Lucas 17/03/2014
Refugiado de si próprio
Já posso dizer que Remarque é um grande companheiro, parceiro de longas e agradáveis conversas, mas também de silêncios perscrutadores da alma humana. Mesmo abrindo mão da narrativa em primeira pessoa e no tempo presente - recurso que utiliza em "Nada de novo no front" e "O obelisco negro", os dois outros romances que li - nada se perde da força e da verdade de seus personagens. Saber ouvir, para então contar. Saber narrar. Saber viver. Remarque segue a tradição de sábios literatos alemães - Goethe, Hesse, talvez Mann - mas trabalha o texto com mãos ágeis, embora firmes, o que o torna próximo aos narradores norte-americanos modernos - penso em Mailer, Kerouac, Easton Ellis, McInerney.
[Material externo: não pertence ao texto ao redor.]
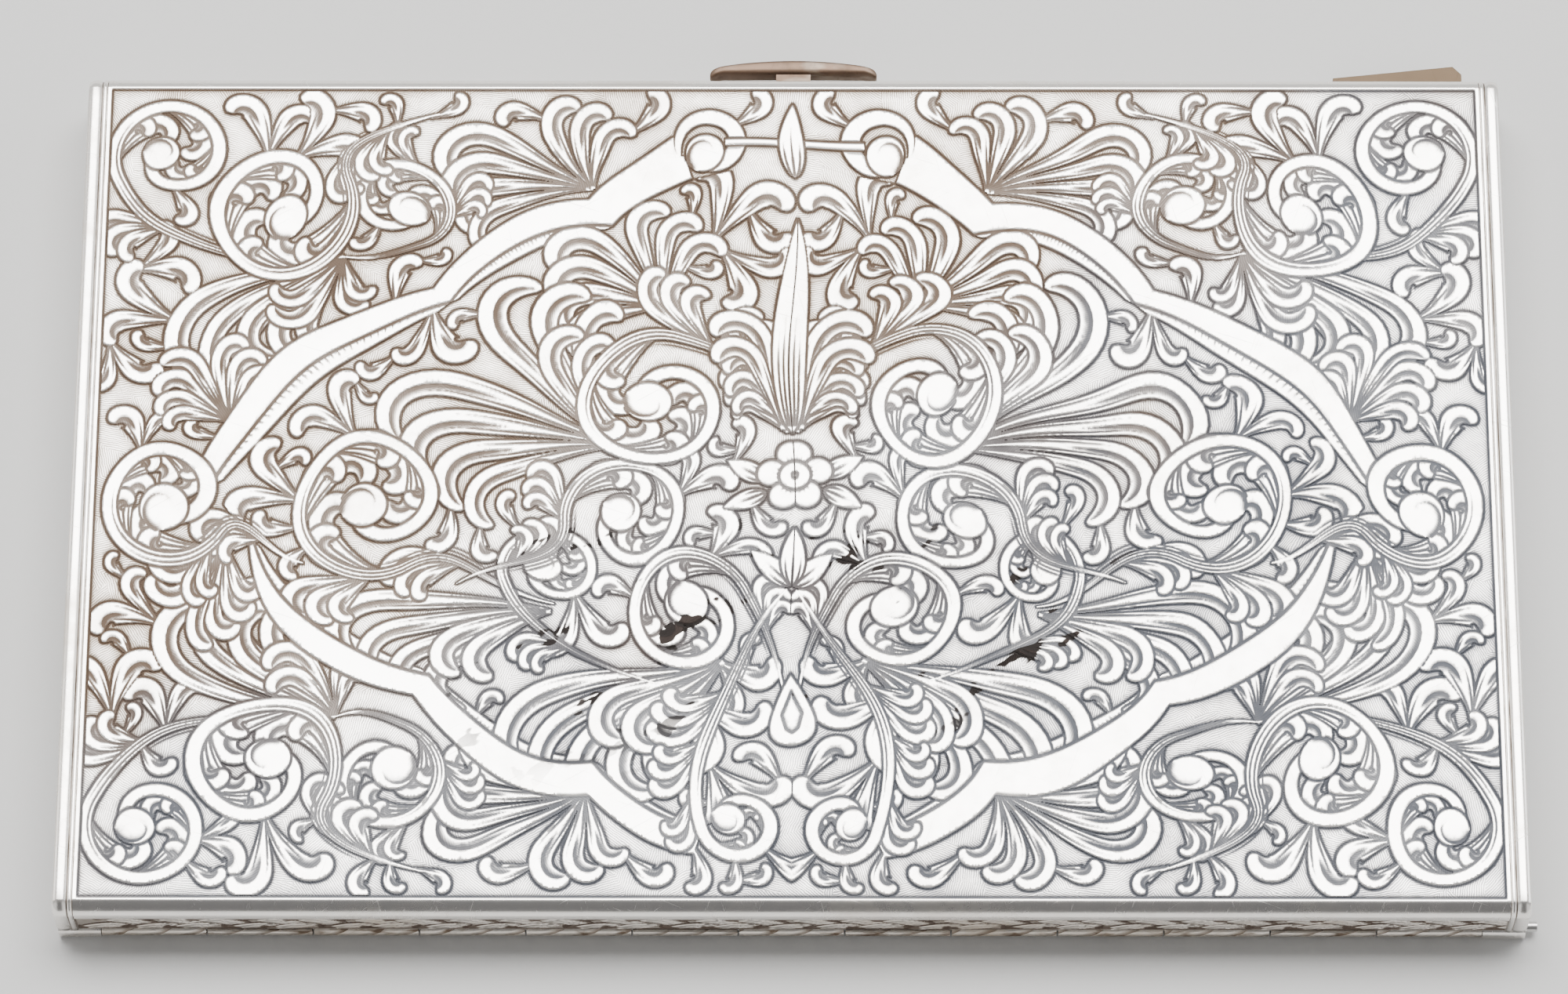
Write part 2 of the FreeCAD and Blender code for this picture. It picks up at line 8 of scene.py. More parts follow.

Seus personagens decadentes, indo de bar em bar, vagando por Paris no caso deste romance, talvez sejam análogos aos da chamada "geração perdida", cujo centro na cidade-luz teve seu expoente em Hemingway. Por outro lado, sem se deixar levar pelo desespero e pela degradação moral, torna-se um adorável filósofo moralista, que não nega nunca a contradição, mas que alimenta uma vigorosa fé na vida. Não há algo de Heidegger e de Nietzsche aqui? Não há algo de Mozart tocando no ar claro das manhãs, aquecendo o ar mais obscuro da madrugada de baixos bachianos? Desse solo germânico, tão fértil e poderoso, foi obrigado a exilar-se. Teve de forçosamente ficar ainda mais parecido com os norte-americanos, ao ponto de passar a escrever na língua inglesa. E nós, leitores, somos obrigados a refletir: como isso foi acontecer? De que forma chegou-se a tal ponto? Não é possível evitar as mais desagradáveis questões diante de Remarque. Sua fé na vida é maior do que seu ceticismo. E eu, que não tenho nada que ver com esta história, me pergunto: por que é que vivo uma vida de refugiado de mim mesmo?